# Burrows-Wheeler Transform 

1. BWT 
2. deBWT
3. BWT_compress
4. BWT_countlist

In [2]:
import sys
import string
import random

In [11]:
# string to BWT
# the input can't be longer than 1000000
def BWT(s='BANANA'):
#     MAX_LEN = 1000000
#     if len(s) > MAX_LEN:
#         raise Exception(
#             'string too long, abandom executing BWT. Length: ' + len(s))

    s = '$' + s
    matrix = [s]
    for i in range(len(s)-1):
        s = s[1:] + s[0]
        matrix.append(s)
    matrix = sorted(matrix)

#     for m in matrix:
#         print(m)

    bwt_L = ''.join([m[-1] for m in matrix])
    bwt_F = ''.join([m[0] for m in matrix])

    # get index dict
    index_F = {}
    curr_letter = ''
    count = 0
    begin_idx = 0
    for idx in range(len(bwt_F)):
        letter = bwt_F[idx]
        if curr_letter != letter:
            # new letter, flush
            if count != 0:
                index_F[curr_letter] = (begin_idx, count)
                count = 0
                begin_idx = idx
            curr_letter = letter
        count += 1
    # flush the last one
    if count != 0:
        index_F[curr_letter] = (begin_idx, count)

    # get rank_L
    d = {}
    rank_L = []
    for letter in bwt_L:
        if letter not in d:
            d[letter] = 0
            rank_L.append(0)
        else:  # not first time
            d[letter] += 1
            rank_L.append(d[letter])

    return bwt_F, bwt_L, index_F, rank_L

In [12]:
print(BWT('abaaba'))

('$aaaabb', 'abba$aa', {'$': (0, 1), 'a': (1, 4), 'b': (5, 2)}, [0, 0, 1, 1, 0, 2, 3])


In [13]:
BWT('tomorrow and tomorrow and tomorrow')[1]

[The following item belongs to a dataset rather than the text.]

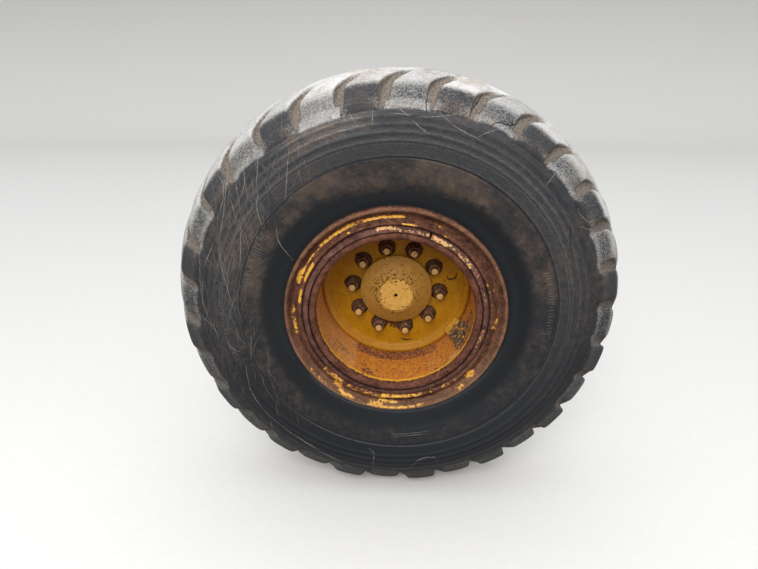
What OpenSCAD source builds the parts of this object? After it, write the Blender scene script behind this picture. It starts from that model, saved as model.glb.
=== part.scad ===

'wwddw  nnoooaatttmmmrrrrrrooo$  ooo'

In [21]:
# decompress a bwt string using LF mapping
def BWT_decomp(bwt_F = '$aaaabb', bwt_L = 'abba$aa'):
    # re-rank
    d = {}
    rank_L = []
    for letter in bwt_L:
        if letter not in d:
            d[letter] = 0
            rank_L.append(0)
        else: # not first time
            d[letter] += 1
            rank_L.append(d[letter])
    d = {}
    rank_F = []
    for letter in bwt_F:
        if letter not in d:
            d[letter] = 0
            rank_F.append(0)
        else: # not first time
            d[letter] += 1
            rank_F.append(d[letter])
    # find decomp
    decomp_str = ['$']
    idx_curr = bwt_F.index('$')
#     idx_L = bwt_L.index('$')
    letter_curr = '$'
    rank_curr = rank_F[idx_curr]
    for i in range(len(bwt_L)-1):
        # find the next i
        for idx in range(len(bwt_L)):
            if bwt_L[idx] == letter_curr and rank_L[idx] == rank_curr:
                idx_curr = idx
                break
        letter_curr = bwt_F[idx_curr]
        rank_curr = rank_F[idx_curr]
        decomp_str.append(letter_curr)
    return ''.join(decomp_str)

In [45]:
# test code
for i in range(1000):
    l = 100
    letters = string.ascii_lowercase
    s = ''.join(random.choice(letters) for i in range(l)) 
    tmp_F, tmp_L,_,_ = BWT(s)
    if BWT_decomp(tmp_F, tmp_L )[1:] != s:
        raise Exception(s)



tmp_F, tmp_L,_,_ = BWT("tomorrow and tomorrow and tomorrow")
# print(tmp_F)
# print(tmp_L)

## Strict Search in BWT

In [72]:
def strict_search_BWT(target, BWT_F, BWT_L, index_F, rank_L):
    """
    This algorithm only gives the beginning index at BWT_L instead of the original string.
    If we want to know the exact idx at original string, it's O(len(reference)) and use another algorithm.
    """
    # check if target has unseen letter:
    for i in range(len(target)):
        c = target[i]
        if c not in index_F:
            print("target has unseen letter for BWT string. Unseen letter: " + str(c) + " at Index: " + str(i))
            return 0
    offset = index_F[target[-1]][0]
    # index at BWT_F that match
    possible_idx = [i+offset for i in range(index_F[target[-1]][1])]
    # get all that matches target, idx is in BWT_F
    for i in range(len(target)-1):
        idx = len(target) - 1 - i
        letter_curr = target[idx]
        letter_prev = target[idx-1]
        possible_update = []
        # get ones still satisfy
        for j in possible_idx:
            # not satisfy
            if letter_curr != BWT_F[j] or letter_prev != BWT_L[j]:
                continue
            else:  # satisty
                possible_update.append(rank_L[j])
        # update possible_idx
        offset = index_F[letter_prev][0]
        possible_idx = [offset+t for t in possible_update]
    return possible_idx
    
    

In [73]:
print(BWT('abaaba'))

('$aaaabb', 'abba$aa', {'$': (0, 1), 'a': (1, 4), 'b': (5, 2)}, [0, 0, 1, 1, 0, 2, 3])


In [74]:
strict_search_BWT('abaas', '$aaaabb', 'abba$aa', {'$': (0, 1), 'a': (1, 4), 'b': (5, 2)}, [0, 0, 1, 1, 0, 2, 3])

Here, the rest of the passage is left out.